La continuidad de Juan Reynoso con La Franja generó, por decirlo de manera amable, una ola de críticas; en ellas, incluyo la de Paco, mi pequeño vecino, quien tampoco luce muy conforme con la decisión.
Tú escribiste que era obligado que lo corrieran, yo lo leí, me reclama enfurecido, mientras juega con el diente de leche que lleva días sin caérsele.
Era sarcasmo. Me refería a que necesita tiempo, que faltan algunos jugadores, y que no podemos volvernos locos y cambiar de entrenador como de calcetines, respondo, pero él sigue a lo suyo, empujando el diente, ya visiblemente flácido, con toda la fuerza de la lengua.
Me pongo a pensar en alguna respuesta más explícita, pero no encuentro ninguna que me convenza. Tal vez, lo más sensato sea quedarme callado. Desde hace algunos ayeres, guardar silencio me ha traído una paz incomparable.

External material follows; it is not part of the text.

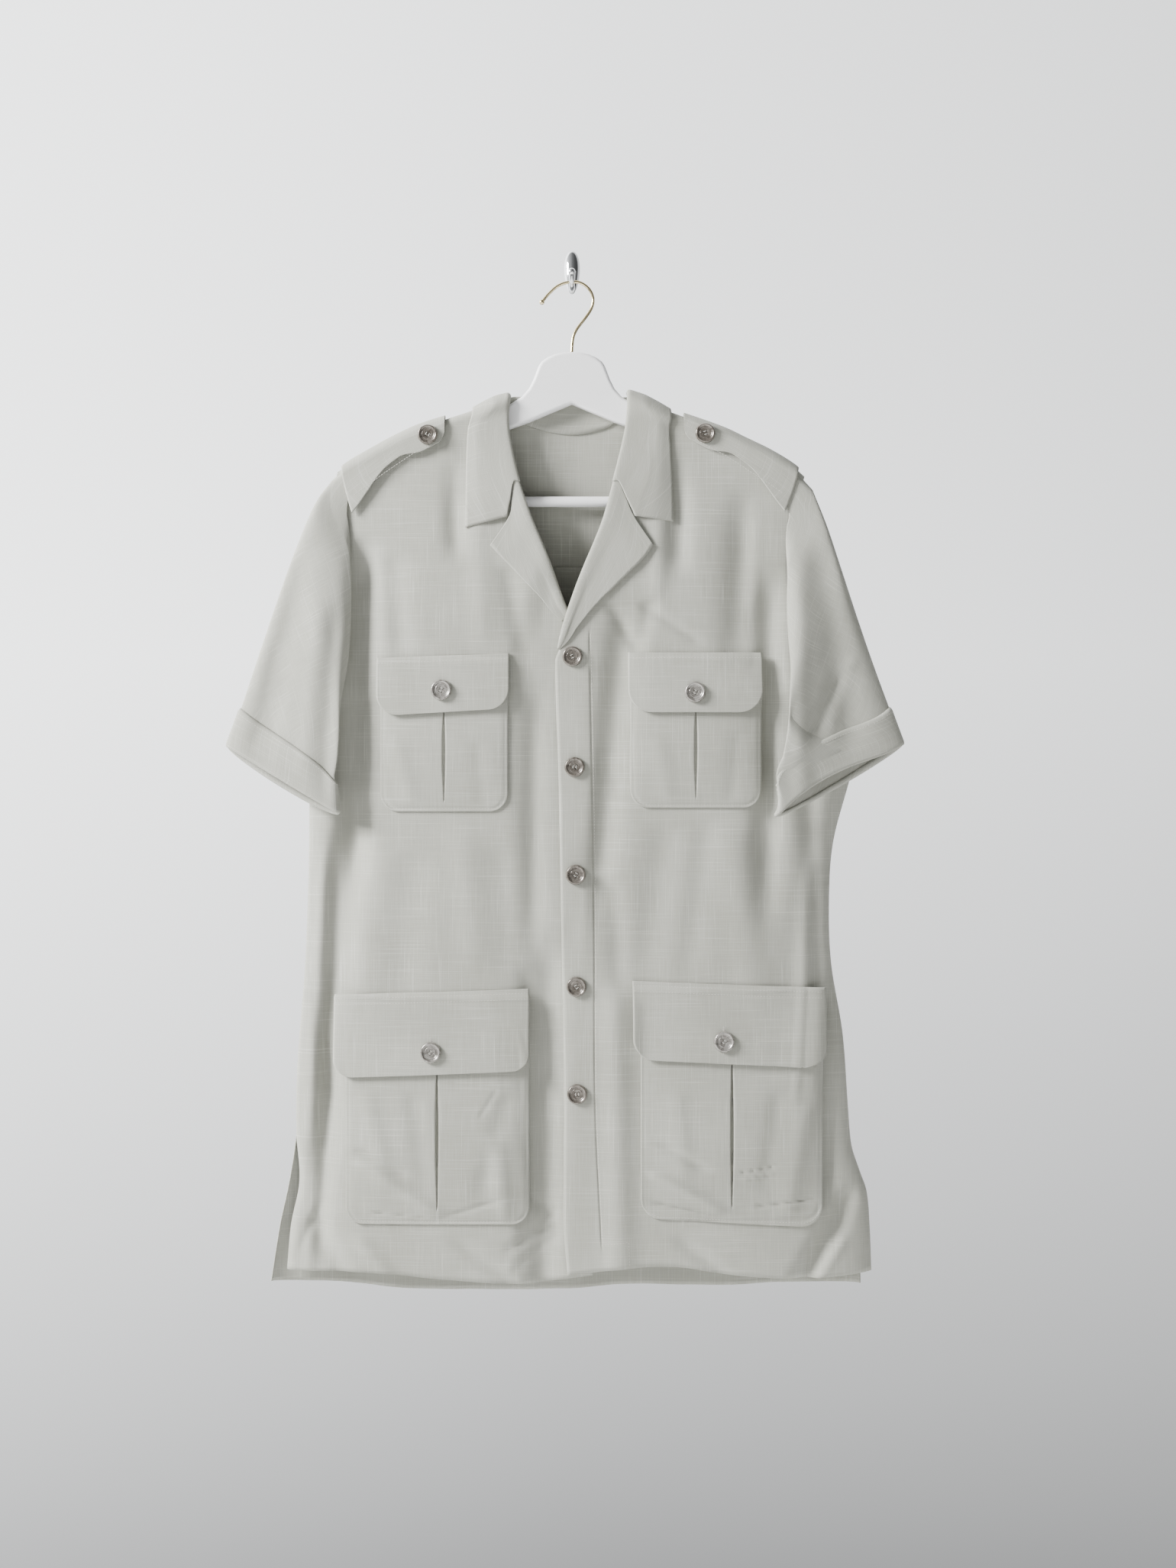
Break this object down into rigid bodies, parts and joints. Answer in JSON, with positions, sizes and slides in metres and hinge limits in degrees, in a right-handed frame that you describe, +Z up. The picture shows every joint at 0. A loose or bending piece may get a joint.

Caso contrario a lo imaginado, Reynoso continúa en el equipo. No es queja, por supuesto.
Desconozco, ni me interesa, si la directiva le ha puesto una especie de ultimátum. A estas alturas, con el precario rendimiento del equipo en todos los aspectos, sería absurdo que el peruano necesite de amenazas para asimilar que su equipo necesita enderezar el rumbo.
Sin embargo, me alegra saber que el desquicio propio, no sólo de La Franja, sino del futbol en general, no fueron la prioridad en un equipo acostumbrado a vivir bajo premuras, arrebatos y vaivenes.
La apuesta, arriesgada en la percepción general, me parece algo similar a la de despedir al peruano y contratar a alguien que, además de ‘hacer el favor’ de trabajar con un equipo que no fue diseñado a su medida, como cualquier proyecto, requiere forzosamente de tiempo, de algunos empujoncitos, de algunas caídas, para hacerse fuerte y definitivo.
¡Como un diente de leche! ¡Eso es!, pienso, pero justo antes de decirlo, Paco sale despavorido hacia su casa, con las manos en la boca.
Nos leemos la siguiente semana. Y recuerden: la intención sólo la conoce el jugador.